As she has for about a dozen years, Bahr buzzed through the first six months of 2010 at the state Capitol, working the hallways and committee rooms in what she describes as one of the worst sessions ever for environmental causes.
The devoted readers of her much-forwarded front-line reports could hear the frustrated sighs as she chronicled bill after bill, often herself amazed at what won votes. Yet she never seemed resigned and almost always found some iota of hope.
"If you're not there, you can't make a difference," Bahr said, an answer to a question - "Why do this to yourself?" - that others clearly have asked. "Sometimes you can amend a bill that might improve it or make it tolerable or even make it less damaging."
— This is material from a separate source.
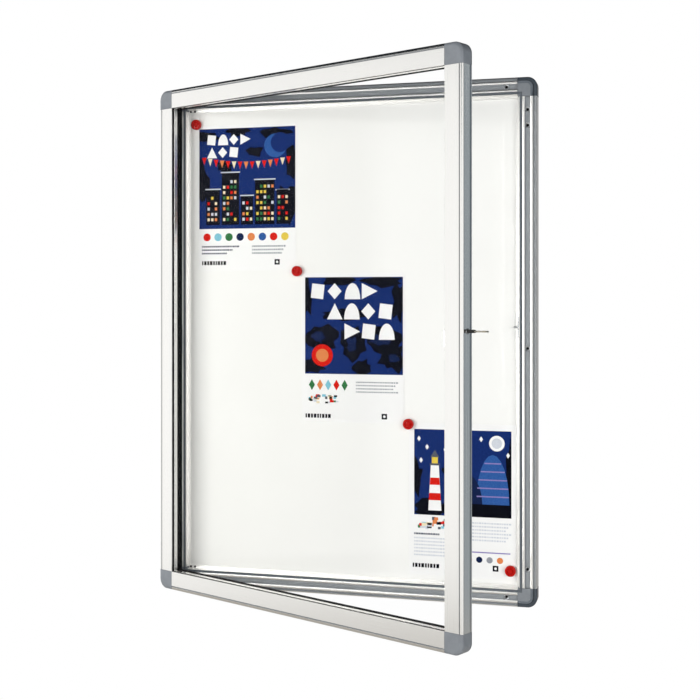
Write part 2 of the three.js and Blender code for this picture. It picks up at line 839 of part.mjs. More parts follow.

At the Legislature, the 50-year-old Bahr is the face and voice of the environment on issues as diverse as air quality, global warming and the preservation of Arizona's rivers and forests.
Lawmakers know her. Some flee from her. One or two have been known to fiddle with hearing agendas to shorten the time available for her to speak. But until the past year or two, most legislators were willing to consider - and occasionally accept - Bahr's suggestions.
Not anymore. Last year was especially tough on the bipartisan front.
"There's less interest in trying to work on a bill," Bahr said. "A lot of the committee chairs are just dismissive of anyone they disagree with."
For the record, Bahr is a registered independent. She first enlisted in the environmental movement because she cared about the issues, not the politics. That the issues are now so politicized saddens her.
"In Arizona, there's so much to protect," she said, "and yet the elected officials seem to be so uninterested in keeping what is so cool about this state."
When she can escape the Capitol, Bahr heads out to the mountains or to favorite hiking trails or . . . to work. She sweated through one July afternoon on a project to remove invasive buffelgrass from the Salt River.
This month, she'll return to West Washington Street as persistent as ever. It's all about being there, because you never know when someone might bite.
"You don't give up on a bill," she said, "until it's signed."